Few characters are introduced, with a noticeable scarcity of
women, but one figure is Otis “Cookie” Figowitz (John Magaro), signed on as a
cook for the rowdy fur trappers who show him a fair share of abuse, following
their movements throughout the Oregon Territory, seen searching for natural ingredients
in the forest, something edible, like mushrooms, where his foraging is a silent
adventure, perhaps accompanied by quiet guitar strums, where the music written
by William Tyler is completely unobtrusive, only appearing periodically, never
interfering with what appears onscreen while complimenting the overall
quietness of the picture. When he
discovers a naked man hiding in the brush, shivering in the cold, King Lu
(Orion Lee), a Chinese immigrant on the run from some Russians who mean to kill
him, his reaction is to shelter and protect him, offering him food and
safety. Even then the Columbia River was
a major avenue of transport, people and goods, where a view from the shore
often finds people floating downstream, including an absurdly surreal picture
of a barge transporting a cow, bringing her ashore, the first in the territory,
hearing talk that other cows were lost en route. As we walk through a makeshift shantytown
with a saloon and trading post, basically streets of mud with people living in
shabby huts, the instant comparison is Robert Altman’s McCabe
& Mrs. Miller (1971), especially when seeing actor René Auberjonois
(who recently died in December) living in one of those shacks, a man who
appeared in Altman’s film. Few words are
exchanged, as it’s all about establishing mood and atmosphere, eventually
arriving in a saloon, where the soft-spoken Cookie tries to nonchalantly order
a whiskey, seemingly out of place in a Wild West scenario, as is a giant
mountain man who steps next to him carrying a basket with an infant baby (again
defying the myths), getting ridiculed and viciously needled by a fellow patron,
drink in hand, eventually handing the baby to Cookie while assaulting the
agitator, both tumbling out onto the streets never to be seen again. Out of the darkness steps King Lu, now
attired handsomely, re-introducing himself, offering to share a bottle of
whisky if Cookie would like to join him, as he lives on the outskirts
nearby. And this is the beginning of a
beautiful friendship, where little from the past is explained, or even referred
to, as much of the story is simply left untold (like what happens to the baby). Nonetheless, the two men hit it off,
seemingly complimenting one another, where Cookie helps sweep and spruce up the
place, gathering wildflowers, and eventually offering to cook, where he has a
sudden urge to make biscuits. When the
idea for milk is matched with that image of a cow, only one thought springs to
mind, milking her surreptitiously under cover of the night.

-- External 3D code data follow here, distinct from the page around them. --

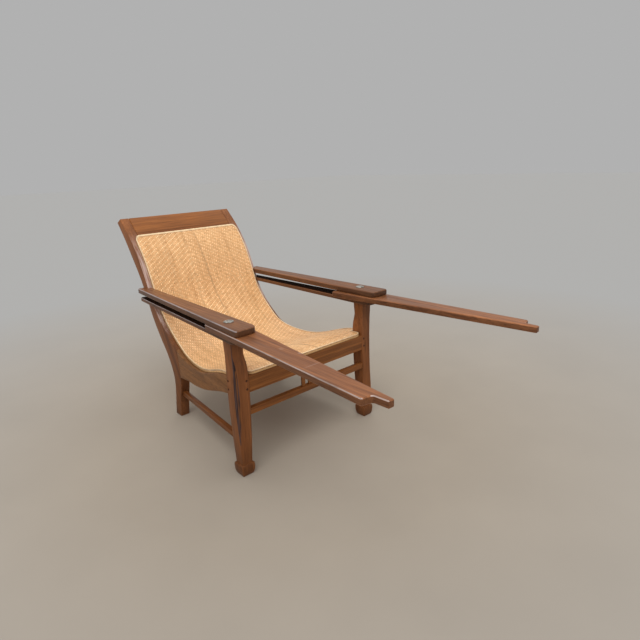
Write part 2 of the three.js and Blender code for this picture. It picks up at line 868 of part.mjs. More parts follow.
// A board outline that tapers to the back and is notched round the post there.
function boardOutline(front, rear, inset, rounds, middleZ) {
  const notch = postFrontInArm(middleZ) + armNotchReach;
  return roundedOutline([
    [armFrontInner, front, rounds.inner],
    [armFrontOuter - inset, front, rounds.outer],
    [armRearOuter - inset, rear, rounds.rear],
    [postHalfSpan + jointGap, rear, 0],
    [postHalfSpan + jointGap, notch, 0],
    [armRearInner, notch, 0],
  ]);
}

function makeArmBoard() {
  const rounds = { inner: armInnerRound, outer: armOuterRound, rear: armRearRound };
  const outline = boardOutline(armFront, armRear, 0, rounds, boardMiddle);
  const form = solidOf(prismUp(outline, -armBoardThickness, 0, armBevel));
  const hole = boltHole(-armBoardThickness - cutOverrun, cutOverrun);
  return geometryOf(cut(form, postInArm(), hole, dowel(boardMiddle, jointGap)));
}

function makeArmShelf() {
  const rounds = { inner: shelfFrontInnerRound, outer: shelfFrontOuterRound, rear: shelfRearRound };
  const outline = boardOutline(shelfFront, shelfRear, shelfInset, rounds, shelfMiddle);
  const form = solidOf(prismUp(outline, shelfBottom, shelfTop, arris));
  const hole = boltHole(shelfBottom - cutOverrun, shelfTop + cutOverrun);
  return geometryOf(cut(form, postInArm(), hole, dowel(shelfMiddle, jointGap)));
}

function makeBolt() {
  const dome = [];
  for (let step = 0; step <= boltDomeSteps; step += 1) {
    const angle = (Math.PI / 2) * step / boltDomeSteps;
    const rise = (boltHeadHeight - boltHeadEdge) * Math.sin(angle);
    const radius = boltHeadRadius * Math.cos(angle);
    dome.push(new THREE.Vector2(radius, jointGap + boltHeadEdge + rise));
  }
  dome.at(-1).x = 0;
  const tip = -armStack - boltBite + boltClearance;
  const profile = [
    new THREE.Vector2(0, tip),
    new THREE.Vector2(boltShankRadius, tip),
    new THREE.Vector2(boltShankRadius, jointGap),
    new THREE.Vector2(boltHeadRadius, jointGap),
    ...dome,
  ];
  return new THREE.LatheGeometry(profile, boltSides).rotateX(Math.PI / 2);
}

// Leg rest, about its own pivot, pointing forward

const leafShoulder = postFrontInArm(leafBottom) - leafPostClearance - pivotSetback;

function makeLegRest() {
  const outline = roundedOutline([
    [-leafStubInner, leafStub, leafStubRound],
    [-tongueTipInner, -leafShoulder - tongueLength, tongueRound],
    [-tongueTipOuter, -leafShoulder - tongueLength, tongueRound],
    [-leafShoulderInner, -leafShoulder - leafShoulderSlant, notchFillet],
    [leafShoulderOuter, -leafShoulder, leafRound],
    [leafStubOuter, leafStub, leafStubRound],
  ]);
  const form = solidOf(prismUp(outline, 0, leafThickness, leafBevel));
  const hole = roundBar(
    boltShankRadius + boltClearance,
    -cutOverrun,
    leafThickness + cutOverrun,
    boltSides,
  );
  return geometryOf(cut(form, solidOf(hole)));
}

// Seat panel

const panelTopDepth = crestPoint(panelTopDrop, 0).x;
const panelHalfTop = postHalfSpan - panelPostInset;
const panelHalfFront = railFrontOuter - panelRailInset;
const panelHalfLeg = legInner - panelLegClearance;

// The outline of the panel from above, drawn in by a margin on all its edges.
function panelOutline(margin) {
  const front = panelFrontSetback + margin;
  const notch = legBack + panelLegClearance + margin;
  const half = [
    [panelHalfLeg - margin, front, panelFrontRound - margin],
    [panelHalfLeg - margin, notch, 0],
    [panelHalfFront - margin, notch, 0],
    [panelHalfTop - margin, kneeDepth, 0],
    [panelHalfTop - margin, panelTopDepth - margin, panelTopRound - margin],
  ];
  const other = half.map(([x, y, radius]) => [-x, y, radius]).reverse();
  return roundedOutline([...half, ...other]);
}

// The space between two heights above the seat line, right across the chair.
function seatBand(low, high) {
  const outline = [...offsetRun(seatLine, low), ...offsetRun(seatLine, high).reverse()];
  return solidOf(prismAcross(outline, -legOuter, legOuter));
}

function standing(outline) {
  return solidOf(prismUp(outline, 0, backHeight + backReach));
}

const lathFoot = jointGap;
const lathTop = lathFoot + lathThickness;
const matFoot = lathTop + jointGap;
const matTop = matFoot + matThickness;
const edgingFoot = matTop + jointGap;
const edgingTop = edgingFoot + edgingThickness;

function panelBlank(low, high) {
  return seatBand(low, high).intersect(standing(panelOutline(0)));
}

const lathFrontDepth = panelFrontSetback + lathCrossWidth;
const lathTopDepth = panelTopDepth - lathCrossWidth * crestAxis.x;

function makeSideLath() {
  const lengthwise = roundedOutline([
    [panelHalfTop - lathWidth, lathTopDepth - jointGap, 0],
    [panelHalfTop - lathWidth, kneeDepth, 0],
    [panelHalfLeg - lathWidth, lathFrontDepth + jointGap, 0],
    [legOuter, lathFrontDepth + jointGap, 0],
    [legOuter, lathTopDepth - jointGap, 0],
  ]);
  return geometryOf(panelBlank(lathFoot, lathTop).intersect(standing(lengthwise)));
}

function makeCrossLath(fromDepth, toDepth) {
  const strip = rectangle(-legOuter, legOuter, fromDepth, toDepth);
  return geometryOf(panelBlank(lathFoot, lathTop).intersect(standing(strip)));
}

function makeMat() {
  return geometryOf(panelBlank(matFoot, matTop));
}

function makeEdging() {
  const inner = standing(panelOutline(edgingWidth));
  return geometryOf(panelBlank(edgingFoot, edgingTop).subtract(inner));
}

// Assembly

function piece(name, geometry, finish) {
  const material = new THREE.MeshStandardMaterial({ ...finish, flatShading: true });
  const mesh = new THREE.Mesh(geometry, material);
  mesh.name = name;
  return mesh;
}

// The same piece on both sides of the chair.
function pair(name, geometry, finish) {
  return [
    piece(`${name}_right`, geometry, finish),
    piece(`${name}_left`, mirrored(geometry), finish),
  ];
}

const chair = new THREE.Group();

chair.add(...pair('post', makePost(), darkWood));
chair.add(...pair('front_leg', makeFrontLeg(), darkWood));
chair.add(...pair('seat_rail', makeSeatRail(), darkWood));
chair.add(...pair('side_stretcher', makeSideStretcher(), darkWood));
chair.add(piece('front_rail', makeFrontRail(), darkWood));
chair.add(piece('crest_rail', makeCrestRail(), darkWood));
chair.add(piece('rear_cross_rail', makeCrossRail(), darkWood));
chair.add(piece('front_stretcher', makeFrontStretcher(), darkWood));

const uprightNames = ['front_upright_left', 'front_upright_middle', 'front_upright_right'];
uprightNames.forEach((name, i) => {
  chair.add(piece(name, makeUpright(uprightPlaces[i]), darkWood));
});

const pegLevels = ['low', 'high'];
frontPegs(0).forEach((solid, i) => {
  chair.add(...pair(`leg_peg_front_${pegLevels[i]}`, geometryOf(solid), pegWood));
});
sidePegs(0).forEach((solid, i) => {
  chair.add(...pair(`leg_peg_side_${pegLevels[i]}`, geometryOf(solid), pegWood));
});
chair.add(...pair('crest_peg', geometryOf(crestPeg(0)), pegWood));

const arms = new THREE.Group();
arms.position.z = armHeight;
arms.rotation.x = -armSlope;
arms.add(...pair('arm_board', makeArmBoard(), armWood));
arms.add(...pair('arm_shelf', makeArmShelf(), armWood));
arms.add(...pair('arm_board_dowel', geometryOf(dowel(boardMiddle, 0)), pegWood));
arms.add(...pair('arm_shelf_dowel', geometryOf(dowel(shelfMiddle, 0)), pegWood));

const legRests = pair('leg_rest', makeLegRest(), armWood);
const bolts = pair('pivot_bolt', geometryOf(solidOf(makeBolt())), wornSteel);
[1, -1].forEach((side, i) => {
  const pivot = new THREE.Group();
  pivot.position.set(side * pivotHalfSpan, pivotSetback, 0);
  legRests[i].position.z = leafBottom;
  legRests[i].rotation.z = side * leafSplay;
  pivot.add(bolts[i], legRests[i]);
  arms.add(pivot);
});
chair.add(arms);

chair.add(...pair('panel_side_lath', makeSideLath(), lathWood));
const frontLath = makeCrossLath(panelFrontSetback, lathFrontDepth);
chair.add(piece('panel_front_lath', frontLath, lathWood));
chair.add(piece('panel_top_lath', makeCrossLath(lathTopDepth, panelTopDepth), lathWood));
chair.add(piece('woven_mat', makeMat(), rattan));
chair.add(piece('mat_edging', makeEdging(), paleCane));

// The finished chair stands with its origin on the floor, below the middle of all it covers.
const whole = new THREE.Group();
whole.add(chair);
whole.updateMatrixWorld(true);
const middle = new THREE.Box3().setFromObject(chair, true).getCenter(new THREE.Vector3());
chair.position.set(0, -middle.y, 0);

export default whole;
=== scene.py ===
import json
import math

import bpy
import numpy as np
from mathutils import Matrix, Vector


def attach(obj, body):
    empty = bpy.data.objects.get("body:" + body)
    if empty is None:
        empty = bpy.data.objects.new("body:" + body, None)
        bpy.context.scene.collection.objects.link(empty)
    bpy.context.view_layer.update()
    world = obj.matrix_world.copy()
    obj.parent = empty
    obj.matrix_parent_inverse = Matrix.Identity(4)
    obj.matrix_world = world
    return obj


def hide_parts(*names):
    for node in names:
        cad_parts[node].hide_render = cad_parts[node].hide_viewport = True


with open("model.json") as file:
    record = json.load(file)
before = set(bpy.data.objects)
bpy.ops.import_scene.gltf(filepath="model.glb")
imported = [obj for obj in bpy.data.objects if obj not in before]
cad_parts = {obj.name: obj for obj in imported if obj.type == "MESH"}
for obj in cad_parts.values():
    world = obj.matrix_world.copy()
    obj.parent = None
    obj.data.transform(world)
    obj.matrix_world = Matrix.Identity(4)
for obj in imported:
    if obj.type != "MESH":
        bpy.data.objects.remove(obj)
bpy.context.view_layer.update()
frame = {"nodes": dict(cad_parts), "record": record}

bl_info = {
    "name": "Planters Chair",
    "version": (1, 0, 0),
    "blender": (4, 5, 0),
    "location": "View3D > Sidebar > Planters Chair",
    "description": "Dresses a planters chair with swing-out leg rests in worked wood and woven rattan",
    "category": "Object",
}

# Which pieces are what
SIDES = ("left", "right")
POSTS = [f"post_{side}" for side in SIDES]
FRONT_LEGS = [f"front_leg_{side}" for side in SIDES]
SEAT_RAILS = [f"seat_rail_{side}" for side in SIDES]
SIDE_STRETCHERS = [f"side_stretcher_{side}" for side in SIDES]
CROSS_RAILS = ["front_rail", "crest_rail", "rear_cross_rail", "front_stretcher"]
UPRIGHTS = [f"front_upright_{place}" for place in ("left", "middle", "right")]
ARM_BOARDS = [f"{board}_{side}" for board in ("arm_board", "arm_shelf") for side in SIDES]
LEG_RESTS = [f"leg_rest_{side}" for side in SIDES]
BOLTS = [f"pivot_bolt_{side}" for side in SIDES]
SIDE_LATHS = [f"panel_side_lath_{side}" for side in SIDES]
CROSS_LATHS = ["panel_front_lath", "panel_top_lath"]
PEGS = sorted(name for name in frame["nodes"] if "peg" in name or "dowel" in name)

# Grain runs along these directions, given as the piece's long, wide and thin directions
GRAIN_ACROSS = ((1, 0, 0), (0, 0, 1), (0, 1, 0))
GRAIN_DEEP = ((0, 1, 0), (0, 0, 1), (1, 0, 0))
GRAIN_FLAT = ((0, 1, 0), (1, 0, 0), (0, 0, 1))
GRAIN_UP = ((0, 0, 1), (1, 0, 0), (0, 1, 0))
GRAIN_BACK = ((0, 0.46, 0.888), (1, 0, 0), (0, 0.888, -0.46))

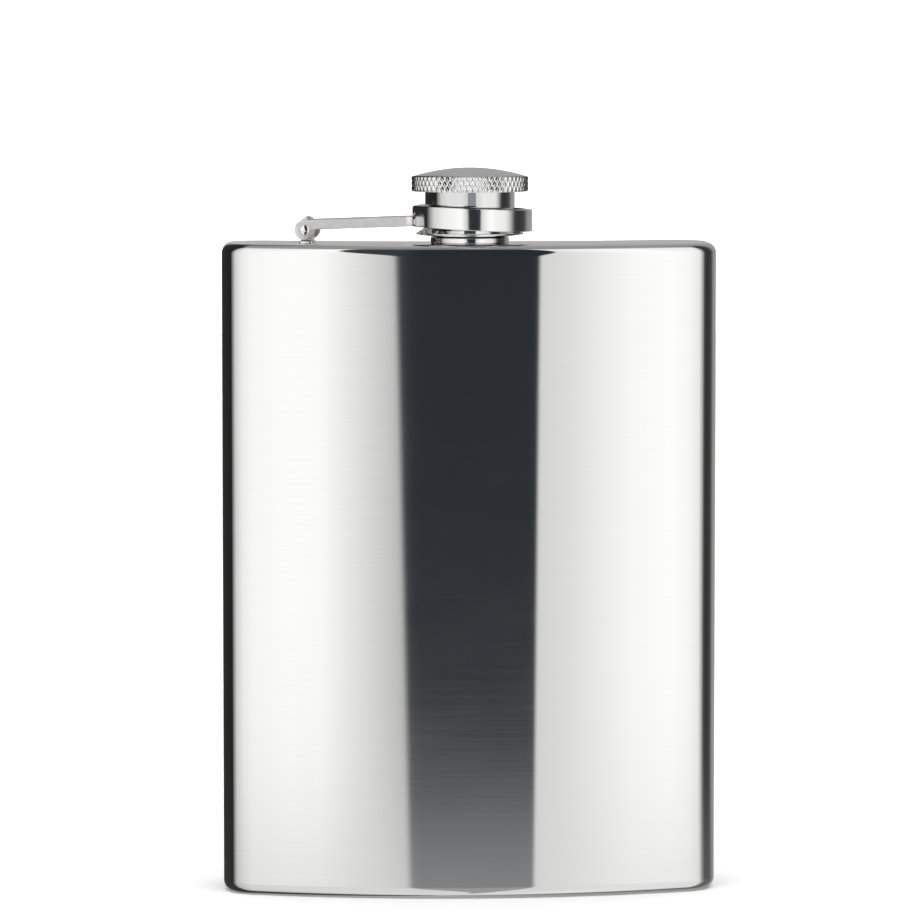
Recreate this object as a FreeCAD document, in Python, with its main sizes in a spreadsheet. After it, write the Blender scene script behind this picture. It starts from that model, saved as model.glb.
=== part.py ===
import FreeCAD, Part
import math
import os
import Sketcher

# Hip flask with a captive screw cap: a kidney-shaped steel body, a threaded neck, and a cap held by a
# sprung-shut strip that is riveted to a lug on the top plate.
# Origin: centre of the base. +X across the width, -Y out of the convex front, +Z up. Millimetres.

os.makedirs("parts", exist_ok=True)
doc = FreeCAD.newDocument("HipFlask")
V = FreeCAD.Vector

# ---------------------------------------------------------------- driving dimensions
DIMENSIONS = {
    # body: two concentric walls joined by rounded ends
    "body_width": 95.0,
    "body_height": 125.0,
    "body_depth": 23.0,
    "mid_radius": 130.0,
    "corner_radius": 7.6,
    "edge_radius": 2.0,
    "pan_skirt": 2.2,
    "sheet": 0.7,
    # neck, measured up from the top plate
    "collar_diameter": 15.1,
    "collar_height": 1.1,
    "neck_height": 9.15,
    "neck_bore": 10.9,
    "spigot_diameter": 13.0,
    "thread_pitch": 1.5,
    "thread_root_width": 0.8,
    "thread_crest_width": 0.3,
    "thread_embed": 0.1,
    "neck_thread_depth": 0.45,
    "sleeve_thread_depth": 0.28,
    "neck_root_diameter": 12.7,
    "neck_thread_start": 2.9,
    "neck_thread_turns": 3.5,
    "sleeve_thread_turns": 2.25,
    "neck_lip": 0.25,
    # cap, measured up from the top plate
    "head_diameter": 22.4,
    "head_underside": 9.85,
    "head_rim_height": 3.0,
    "head_chamfer": 0.15,
    "dome_diameter": 21.2,
    "dome_height": 1.58,
    "barrel_diameter": 17.2,
    "barrel_bottom": 3.0,
    "barrel_bore": 16.0,
    "flange_diameter": 20.6,
    "flange_rim_top": 1.9,
    "flange_rim_bottom": 1.65,
    "sleeve_bottom": 1.25,
    "sleeve_top": 9.0,
    "sleeve_bore": 14.3,
    "sleeve_foot": 0.6,
    "seal_diameter": 15.6,
    "seal_bottom": 9.2,
    "seal_thickness": 1.2,
    "seal_play": 0.05,
    # captive strip: a ring round the barrel and two legs to the hinge
    "strip_thickness": 1.3,
    "ring_bore": 20.4,
    "ring_shift": 0.45,
    "leg_spread": 8.0,
    "leg_height": 1.95,
    "leg_rise": 0.75,
    "bend_radius": 2.6,
    "band_left_top": 4.85,
    "band_right_top": 3.95,
    "band_right_bottom": -0.25,
    "tab_corner": 1.1,
    "tab_gap": 0.3,
    "tab_overhang": 0.05,
    "band_start": 0.6,
    "eye_diameter": 3.9,
    # hinge
    "hinge_to_cap": 31.4,
    "hinge_setback": 5.2,
    "hinge_height": 2.45,
    "pin_diameter": 1.25,
    "pin_hole": 1.35,
    "rivet_head_diameter": 2.0,
    "rivet_head_height": 0.45,
    "rivet_play": 0.03,
    "lug_width": 2.1,
    "lug_thickness": 4.0,
    "lug_height": 5.0,
    "foot_width": 2.7,
    "foot_depth": 4.7,
    "foot_height": 0.3,
    "foot_fillet": 0.25,
}

sheet = doc.addObject("Spreadsheet::Sheet", "Sizes")
for row, (alias, number) in enumerate(DIMENSIONS.items(), start=1):
    sheet.set(f"A{row}", alias)
    sheet.set(f"B{row}", str(number))
    sheet.setAlias(f"B{row}", alias)
doc.recompute()


class Size:
    """A length that carries its number and the sheet expression that gives it."""

    def __init__(self, number, text):
        self.number = number
        self.text = text

    def __add__(self, other):
        other = size_of(other)
        return Size(self.number + other.number, f"({self.text} + {other.text})")

    def __sub__(self, other):
        other = size_of(other)
        return Size(self.number - other.number, f"({self.text} - {other.text})")

    def __mul__(self, factor):
        return Size(self.number * factor, f"({self.text} * {factor})")

    def __truediv__(self, divisor):
        return Size(self.number / divisor, f"({self.text} / {divisor})")


def size_of(value):
    return value if isinstance(value, Size) else Size(value, f"{value}")


D = {alias: Size(number, f"Sizes.{alias}") for alias, number in DIMENSIONS.items()}
N = DIMENSIONS

# ---------------------------------------------------------------- places worked out from the dimensions
half_width = N["body_width"] / 2
corner_x = half_width - N["corner_radius"]
back_radius = N["mid_radius"] - N["body_depth"] / 2
back_corner_y = N["mid_radius"] - math.sqrt((back_radius + N["corner_radius"]) ** 2 - corner_x**2)
# the mid-thickness at x = 0 stands this far from the middle of the whole depth
mid_y = (N["body_depth"] / 2 - (back_corner_y + N["corner_radius"])) / 2
deck = N["body_height"]

arm_yaw = math.asin(N["hinge_setback"] / N["hinge_to_cap"])
hinge_place = FreeCAD.Placement(
    V(-N["hinge_to_cap"] * math.cos(arm_yaw), mid_y + N["hinge_setback"], deck + N["hinge_height"]),
    FreeCAD.Rotation(V(0, 0, 1), -math.degrees(arm_yaw)),
)
neck_place = FreeCAD.Placement(V(0, mid_y, deck), FreeCAD.Rotation())


# ---------------------------------------------------------------- modelling helpers
def plane(body, role):
    return next(f for f in body.Origin.OriginFeatures if f.Role == role)


def new_body(label, place=None):
    body = doc.addObject("PartDesign::Body", label)
    body.Label = label
    if place is not None:
        body.Placement = place
    return body


def new_sketch(body, name, role="XY_Plane", lift=None):
    sketch = body.newObject("Sketcher::SketchObject", name)
    sketch.AttachmentSupport = [(plane(body, role), "")]
    sketch.MapMode = "FlatFace"
    if lift is not None:
        sketch.setExpression("AttachmentOffset.Base.z", lift.text)
    return sketch


def fix_point(sketch, geometry, end, x, y):
    """Ties a sketch vertex to its two sizes, measured from the sketch origin."""
    for kind, axis, value in (("DistanceX", -2, size_of(x)), ("DistanceY", -1, size_of(y))):
        if value.number == 0:
            sketch.addConstraint(Sketcher.Constraint("PointOnObject", geometry, end, axis))
            continue
        index = sketch.addConstraint(Sketcher.Constraint(kind, -1, 1, geometry, end, value.number))
        sketch.setExpression(f"Constraints[{index}]", value.text)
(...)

The pair are basically a couple of luckless drifters, but
Cookie’s baking skills actually lead somewhere, concocting a batch of oily
cakes, which are muffins fried in lard, very tasty to a bunch of outdoor
frontiersmen only too happy to pay for a taste, rapidly selling out, returning
the next day, and it happens all over again.
A successful partnership and enterprise, Cookie makes the cakes while
King Lu, with the shrewdness of a con man, sets the price and collects the
money, developing a certain notoriety in the territory, as word spreads
quickly. In no time, one of their
customers is a local governor (Toby Jones), a dapper English gentleman (the
owner of the cow, charging him double the price) who finds them delicious,
eventually frying them in a pan right onsite, dripping honey and cinnamon on
top, like actual bakery goods. An
apprentice to a baker in Boston, Cookie has learned his trade well, with King
Lu thinking of taking their services to San Francisco, but they’d have more
competition, where the question is whether they’re willing to push their
luck. As King Lu says, “History hasn’t
gotten here yet,” however they’ve become extremely successful entrepreneurs in
a wild and lawless region, so renowned that the governor would like their services
at an upcoming tea party, where he intends to baffle and perplex a British Captain
(Scott Shepherd), who finds the region backwards and without any culture, never
hearing the end of it, hoping to put him on the spot. The difference between wild American
frontiersmen and cultivated British officials is the wild men of the frontier
eat and simply walk away, while the British officials ask questions, curious
how something so patently delicious arrived on these uncultivated shores. Despite the success of their treats,
lingering questions remain unanswered, drawing unwanted attention to them, and
one thing leads to another, placing our duo in potential jeopardy, leaving their
fates to the winds. Yet the means of
communication at the party may be the most curious aspect of the film, countering
the myth in Westerns that Indians are dangerous and hostile, as the governor’s
wife (Lily Gladstone, Blackfeet and Nez Perce) is an Indian, both surrounded by
Indian servants as well as a venerable Chief, Gary Farmer (Aboriginal Canadian)
from Jim Jarmusch’s Dead Man
(1995), an invited guest, with the wife interpreting the back and forth conversation,
where Indian culture becomes an integral part of a civilized discussion in this
backwoods territory. Using Indian
linguists and historians from Grand Ronde,
the film aspires to authenticity, though not to the extent of Jarmusch’s film, where
Farmer is a lead character (along with Johnny Depp), mysteriously transposing not
just Indian language and culture but the mystical spiritual elements into the
storyline. Here the mix of Indian
culture into an American independent film is compelling, but Jarmusch makes the
First Nations culture the centerpiece of the film. Despite plenty of laudatory critical acclaim
for this film, it may be one of Reichardt’s least engaging efforts, and the
story is so sleight there’s almost no narrative at all, largely driven by
chance encounters, dramatically inert from start to finish, yet this buddy
movie counters the notion of Wild West masculinity and certainly accentuates the
luscious green landscapes from the natural splendor of the region.